PA border signs

I got up early to run out to buy bagels and the morning air had a definite feel and scent of autumn. I ate a large breakfast—bagel, 2 eggs, bacon, and toast—so I would hopefully have enough energy for a ride to Montrose, PA and back. The route I planned would be about 53 miles round trip.

It was a cool 55° and breezy when I left around 8:30 am. I knew getting into PA would be a bear; much of the ride from home to the PA border would be climbing nearly 1000 feet. Some of that was on a State Line Road, a road I had never been on before, so I was not too sure of the road’s grade. Knowing that I had a long ride ahead, I did not push myself up the hills to the border. At the top of State Line, I was still feeling good. I paused to snap the photo above, then had to figure out if I was on PA 167 or not. I saw someone getting into the truck just beyond the "Welcome to Pennsylvania" sign and they confirmed I was on PA 167. PA 167 would take me the rest of the way into Montrose.
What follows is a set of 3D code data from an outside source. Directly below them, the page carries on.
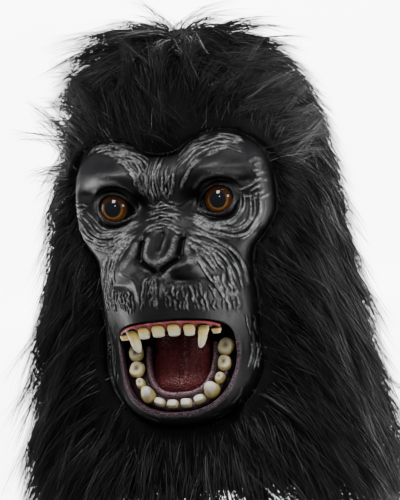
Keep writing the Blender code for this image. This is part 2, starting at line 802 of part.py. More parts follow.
def main():
    clear_scene()
    parts = collection_named("gorilla_mask")
    helpers = collection_named("cutters")
    hood_opening = face_prism("hood_opening", 2 * CLEARANCE, helpers)
    make_backing(parts, hood_opening)
    fur_opening = face_prism("fur_opening", 2 * CLEARANCE, helpers)
    make_fur(parts, helpers, fur_opening)
    skin = make_skin(parts)
    cut_mouth(skin, helpers)
    make_eyes(parts, helpers, skin)
    make_lining(parts)
    make_lower_jaw(parts)
    make_tongue(parts)
    make_upper_jaw(parts)


main()
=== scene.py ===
import math

import bmesh
import bpy
import numpy as np
from mathutils import Matrix, Vector
from mathutils.bvhtree import BVHTree


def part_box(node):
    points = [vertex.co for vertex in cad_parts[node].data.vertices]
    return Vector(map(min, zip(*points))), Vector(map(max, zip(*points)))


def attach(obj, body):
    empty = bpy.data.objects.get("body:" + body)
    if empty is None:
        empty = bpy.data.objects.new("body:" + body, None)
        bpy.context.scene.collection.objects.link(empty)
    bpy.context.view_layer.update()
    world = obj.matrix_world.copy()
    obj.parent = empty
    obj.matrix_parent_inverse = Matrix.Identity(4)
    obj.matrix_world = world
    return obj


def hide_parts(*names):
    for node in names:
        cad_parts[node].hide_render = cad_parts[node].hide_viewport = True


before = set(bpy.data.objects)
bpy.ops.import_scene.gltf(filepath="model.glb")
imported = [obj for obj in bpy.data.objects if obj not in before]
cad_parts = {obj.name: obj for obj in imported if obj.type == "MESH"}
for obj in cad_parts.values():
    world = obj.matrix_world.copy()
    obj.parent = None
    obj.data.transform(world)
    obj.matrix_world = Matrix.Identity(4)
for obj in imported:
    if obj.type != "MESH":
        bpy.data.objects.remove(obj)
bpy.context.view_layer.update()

# The latex face is one skin cast in a mould: brow lobes, lids, nose, muzzle and lips are all
# part of it. It is set in the fur hood's face opening, its edge tucked under the trimmed fur.
# Its painter dry-brushed grey over the crests of the wrinkles; the folds and hollows are painted blacker still, as
# painted shade.
MM = 0.001
FACE_GRID = 300
FACE_OUTLINE = (
    # across as a share of the half width, down as a share of the height
    (0.00, 0.065), (0.16, 0.055), (0.29, 0.020), (0.50, 0.000), (0.72, 0.012),
    (0.89, 0.065), (0.97, 0.130), (1.00, 0.215), (0.99, 0.290), (0.91, 0.350),
    (0.79, 0.410), (0.77, 0.480), (0.78, 0.560), (0.77, 0.640), (0.77, 0.710),
    (0.78, 0.785), (0.72, 0.860), (0.58, 0.925), (0.34, 0.980), (0.00, 1.000),
)
MOUTH_OUTLINE = (
    (0.00, 0.000), (0.33, 0.006), (0.66, 0.035), (0.87, 0.090), (0.98, 0.180), (1.00, 0.320),
    (0.99, 0.490), (0.94, 0.640), (0.82, 0.790), (0.60, 0.915), (0.30, 0.985), (0.00, 1.000),
)
EYE_OPENING = (
    # millimetres from the middle of the left eye, outward and up
    (-17.0, -4.4), (-13.2, 2.8), (-7.4, 8.6), (-0.4, 10.9), (6.6, 9.6), (11.2, 4.6),
    (11.0, -2.6), (6.4, -8.4), (-1.0, -10.8), (-8.6, -9.2), (-13.2, -6.4),
)
LID_THICKNESS = 1.5

# Wide swellings and hollows on the cast form, in millimetres. Side 1 is the mask's left,
# -1 its right.
SWELLINGS = (
    # x, z, spread_x, spread_z, rise, sides
    (0.0, -178.0, 30.0, 22.0, 6.0, (1,)),
    (50.0, -240.0, 16.0, 28.0, -14.0, (1, -1)),
    (0.0, -290.0, 40.0, 14.0, -5.0, (1,)),
    (46.0, -99.0, 13.0, 7.0, 3.5, (1, -1)),
    (22.0, -121.0, 9.0, 7.0, -5.0, (1, -1)),
    (40.0, -110.5, 17.0, 4.5, -4.0, (1, -1)),
    (61.0, -112.0, 8.0, 4.5, -3.0, (1, -1)),
    (-0.5, -106.0, 9.0, 16.0, 3.0, (1,)),
    (42.0, -146.0, 18.0, 6.0, 2.5, (1, -1)),
    (29.5, -172.5, 8.5, 6.0, 6.5, (1, -1)),
    (21.0, -158.5, 5.0, 7.0, 2.5, (1, -1)),
    (0.0, -160.0, 11.0, 9.0, 2.0, (1,)),
    (18.0, -182.5, 12.0, 3.4, -4.5, (1,)),
    (-34.5, -183.5, 9.0, 3.2, -4.5, (1,)),
    (36.0, -193.0, 14.0, 8.0, 2.0, (1, -1)),
)

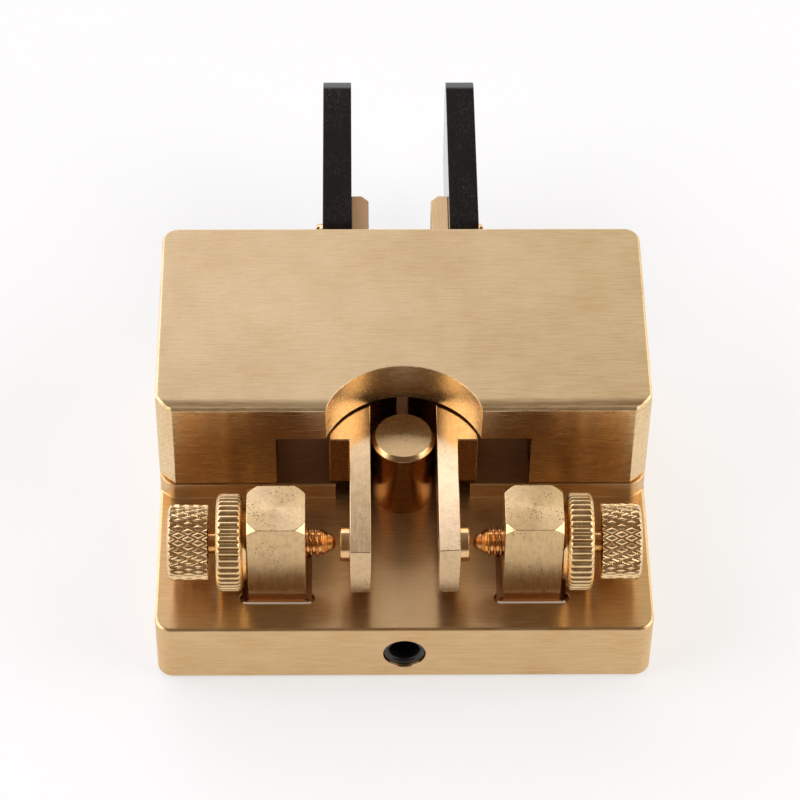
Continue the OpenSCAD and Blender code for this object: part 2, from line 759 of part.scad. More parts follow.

Well, that hick steered me wrong. It turns out I was on route 4006, which dropped me almost 700 feet onto PA 267. I knew there was a way to get to Montrose via 267 and some backroads, but I also knew 267 had crappy shoulders and a lot more traffic than 167. I called H and got directions back to 167 via Quaker Lake Road (4002). I found my way back to 167, but not after adding about 2.5 miles and, more importantly, 700 feet of climbing to the day’s ride.

PA 167, like 267, had no shoulder. But with very little traffic, I never felt threatened. Every vehicle that passed me gave me plenty of clearance.

From looking at elevation profiles, I was expecting some gentle rolling hills. But the climbing on PA 167 was a lot steeper than it looked on those profiles. I was hoping to see Montrose at the top of each climb. The further I got, the more I doubted that I’d want to pedal back.

Once I made it to Montrose, I found a nice stopping point overlooking the Montrose Club and Lake Montrose and called for my second rescue from H in as many days.

Riding in a car or van, I have a tendency to underestimate the grade and difficulty of hills. I was glad I did not try to ride the bike back to Endicott because even from the van, the hills seemed difficult. On top of the hills, there would have been a 15-20 mph chilly breeze out of the north in my face the whole way back.